Of course, these changes do mean they produce some real problems, but we have dealt with these problems for the most part. Today, the "burning issue" for many is transgender people serving in the military, which is something Trump opposes and has signed executive orders against. It doesn't help any that the most famous transgender person in the military gave away the largest trove of military secrets - in direct violation of their oath - in the history of the military, to an organization affiliated with the Russian intelligence service. And yet many want to make he/she out to be a "transgender hero". Sorry, but no sale.
But it illustrates how far we have come and how trivial our problems are today compared with the past. Yes, today, we are reading about murders of transgender people. But for the most part, these are murders of sex workers who are transgender, and the murder rate among sex workers is scandalous. Trying to make this into a "transgender hate crime wave" is a little bit of a reach. Yes, we need to put a stop to the dead hooker crime wave, regardless of gender or whatever. It is scandalous - and no one seems to care.
But getting back to my point - and I did have one - judging the politics of yesteryear, often years before one was born, in an era one never lived in, is a dangerous game.

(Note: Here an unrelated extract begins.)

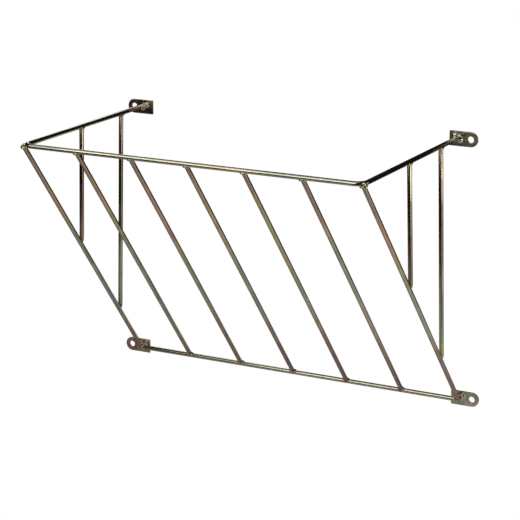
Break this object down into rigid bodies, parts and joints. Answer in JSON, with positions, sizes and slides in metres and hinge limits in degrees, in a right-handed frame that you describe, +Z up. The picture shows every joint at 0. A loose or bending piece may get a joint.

It is all-to-easy to say what shoulda or coulda been done. And in a way, it is cowardly, too, to hide behind today's progressive politics in judging the actions of our forebears, who did the best they could with the tools available to them at the time at their disposal.
If you go down this road, you can pick apart the records of Jimmy Carter, or Martin Luther King, Jr., or Bobby and John F. Kennedy, or even Roosevelt - who not only put Japanese in internment camps, but also sent back an entire shipload of Jews to be slaughtered by the Nazis. This doesn't mean that Roosevelt was worse than Hitler. It just means he was a product of his times - a time when antisemitism was part of the fabric of American life, and not just five basement Nazis on 4-chan.